Picower’s attorney, William Zabel, didn’t immediately respond to a call and e-mail seeking comment.

Picower benefited more from Madoff’s $65 billion Ponzi scheme than any other investor, according to Irving Picard, the lawyer liquidating Madoff’s investment business. Picard sued Picower, his foundation and related entities, claiming they withdrew more than $7.2 billion over 20 years, including more than $5 billion in fake profits.

Picower said he was a victim of Madoff’s fraud rather than a beneficiary, as Picard claimed in his civil complaint in bankruptcy court in New York.

Huge Returns

“Rather than recognizing Mr. Picower and the other defendants as victims of Madoff’s fraud, the trustee instead casts them as villains in history’s largest Ponzi scheme,” Picower said in a court filing July 31 seeking dismissal of Picard’s complaint.

The complaint claims Picower, his Palm Beach-based foundation, and several related defendants should have known that the annual returns they were getting from Madoff -- including some allegedly as high as 950 percent -- were the result of fraud. Picower had said those figures are wrong.

Picard said that Picower received more than $2.4 billion from the fraud during the past six years alone, and that his accounts “were riddled with blatant and obvious fraud.”
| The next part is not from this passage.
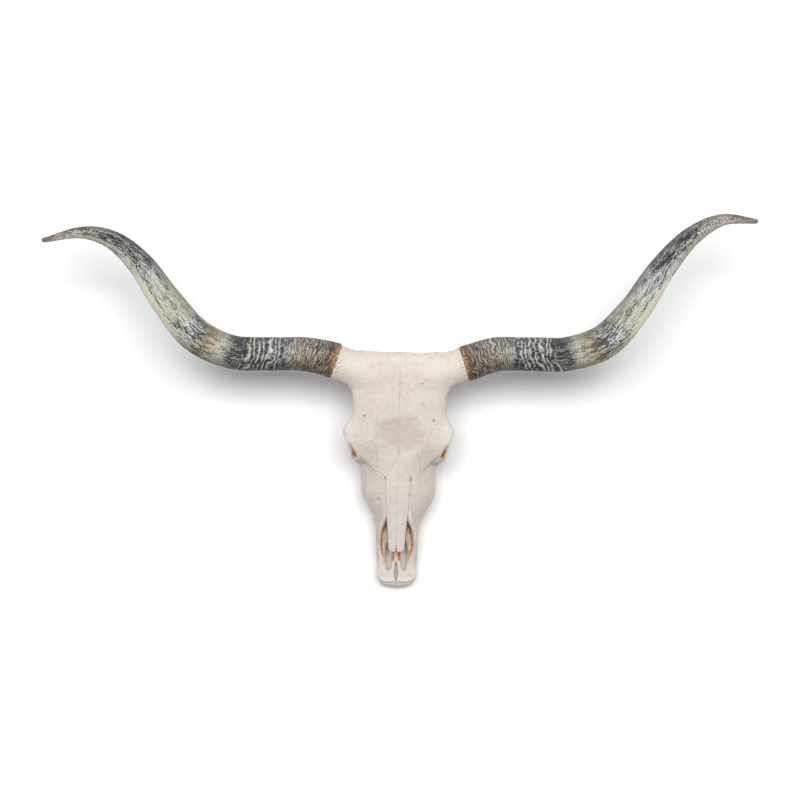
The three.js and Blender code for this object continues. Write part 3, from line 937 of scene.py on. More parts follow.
# how far each point sinks (-) or stands out along its normal, and its tints
def boneRelief(points, normals, depth, edge):
    x, y, z = points.T
    up = fade(normals[:, 2], 0.1, 0.5)
    rise = np.zeros(len(points))
    crease = np.zeros(len(points))

    warped = points.copy()
    for axis in (0, 1):
        for i, (size, push) in enumerate(relief["warp"]):
            warped[:, axis] += push * lumps(points, size, 40 + 2 * axis + i)
    wx, wy = warped[:, 0], warped[:, 1]

    cx, cy, rx, ry, deep = relief["browHollow"]
    slow = 0.22 * lumps(points, 42, 44) + 0.1 * lumps(points, 15, 45)
    away = np.hypot((x - cx) / rx, (y - cy) / ry) + slow
    rise -= deep * fade(away, 1.25, 0.45) * up
    # painted shade over the hollow between the eyes, on top of its modelled dip
    shade = 0.75 * fade(away, 1.3, 0.35) * up * (0.85 + 0.3 * lumps(points, 11, 46))

    cx, cy, rx, ry, deep = relief["tearHollow"]
    hollow = fade(np.hypot((np.abs(x) - cx) / rx, (y - cy) / ry) + slow, 1.2, 0.3)
    rise -= deep * hollow * up
    cool = 0.6 * hollow * up

    for px, py, rx, ry, deep, brown in relief["pits"]:
        bite = np.exp(-(((wx - px) / rx) ** 2 + ((wy - py) / ry) ** 2) ** 1.3) * up
        rise -= deep * bite
        crease = np.maximum(crease, brown * bite)
    broken = 0.65 + 0.5 * lumps(points, 9, 5)  # grooves come and go
    for wide, deep, brown, line in relief["grooves"]:
        away = offLine(warped, line)
        bite = np.exp(-((away / wide) ** 2)) * up * np.clip(broken, 0.2, 1.1)
        rise += 0.7 * deep * (0.5 * np.exp(-((away / wide - 2) ** 2)) * up - bite)
        crease = np.maximum(crease, 0.75 * brown * bite * fade(broken, 0.3, 1.0))

    wide, deep = relief["midlineSuture"]
    along = np.stack([0 * y, y, 0 * z], 1)
    drift = 0.9 * lumps(along, 14, 3) + 0.5 * lumps(along, 5, 4)
    middle = np.exp(-(((x - drift) / wide) ** 2)) * up
    strength = np.interp(y, *np.array(relief["midlineStrength"]).T)
    rise -= deep * middle * strength
    crease = np.maximum(crease, 0.85 * middle * strength * np.clip(broken, 0.3, 1))

    # sutures between the bones
    line = np.exp(-((edge / 0.9) ** 2)) * fade(depth, 4, 1)
    crease = np.maximum(crease, 0.22 * line * np.clip(broken, 0, 1))

    # rough porous bone beside the horns
    toHorn = -pastCollar(np.abs(x), y, z)
    rough = fade(toHorn, relief["collarRough"] * (0.8 + 0.5 * lumps(points, 16, 8)), 2)
    rough = rough * fade(np.abs(x), 88, 104)
    apart, reach, deep = relief["pores"]
    pores = np.clip(reach - specks(points, apart, 2), 0, 1) / reach
    rise += rough * (1.1 * lumps(points, 7, 9) + 0.7 * lumps(points, 3.2, 10) - deep * pores)
    crease = np.maximum(crease, 0.7 * rough * pores)
    crumbs = fade(toHorn, 11, 4) * fade(np.abs(x), 96, 108) * fade(lumps(points, 3.4, 62), 0.05, 0.4)
    rise -= 0.9 * crumbs
    crease = np.maximum(crease, 0.75 * crumbs)
    lip = fade(toHorn, 9, 2) * fade(np.abs(x), 88, 104)
    rise += lip

    # streaks over the temples, swells, and veins and cracks
    temple = fade(np.abs(x), 70, 88) * between(y, -150, -120, -70, -20) * (1 - rough)
    rise += temple * 0.35 * lumps(points, (2.2, 22, 2.2), 12)
    for i, (size, height) in enumerate(relief["swells"]):
        rise += height * lumps(points, size, 13 + i)
    crinkle = 0
    for i, (size, thin, patch, low, high) in enumerate(relief["veins"]):
        veins = np.exp(-((lumps(points, size, 50 + 2 * i) / thin) ** 2))
        crinkle = np.maximum(crinkle, veins * fade(lumps(points, patch, 51 + 2 * i), low, high))
    rise -= relief["veinDepth"] * crinkle * (1 - rough)
    crease = np.maximum(crease, 0.13 * crinkle * up)
    apart, reach, deep = relief["tinyPores"]
    tiny = np.clip(reach - specks(points, apart, 16), 0, 1) / reach
    rise -= deep * tiny
    crease = np.maximum(crease, 0.3 * tiny * fade(lumps(points, 30, 17), 0.0, 0.4))

    # cool grey on the nasals and the muzzle, painted highlights on the rims, and brown where the hollows go
    # deep, partly stain and partly painted shade
    for grey in (
        0.35 * fade(lumps(points, 48, 18), 0.1, 0.6),
        0.6 * fade(y, -280, -330) * fade(np.abs(x), 30, 24),
        0.7 * fade(y, -440, -462) * fade(lumps(points, 11, 61), -0.1, 0.4),
    ):
        cool = np.maximum(cool, grey * up)
    # painted highlights: on the eye rims, on the lip beside the horns and in scattered patches on upward
    # faces
    eyeRim = np.exp(-(((np.abs(x) - 106) / 14) ** 2) - ((y + 172) / 26) ** 2)
    bright = 0.9 * lip * fade(lumps(points, 6, 19), -0.6, 0.1)
    bright = np.maximum(bright, 0.3 * fade(lumps(points, (9, 14, 9), 20), 0.3, 0.75) * up)
    return rise, {
        # brown that grows with depth below the uncut head: partly stain, partly painted shade
        "stainAndShade": fade(depth, 3, 26),
        "shade": np.maximum(shade, 0.3 * fade(y, -470, -492) * up),
        "crease": crease,
        "rough": rough,
        "cool": cool,
        "bright": np.maximum(bright, 0.9 * eyeRim * fade(normals[:, 2], -0.1, 0.2)),
    }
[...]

Madoff, 71, pleaded guilty in March and was sentenced on June 29 to 150 years in prison for using money from new clients to pay earlier investors. Picard is suing Madoff’s biggest investors and beneficiaries, including offshore hedge funds.

Among the institutions that benefited from Picower’s giving were the Massachusetts Institute of Technology, which used a $50 million donation from Picower in 2002 to fund a brain-research center under Nobel prize-winner Susumu Tonegawa.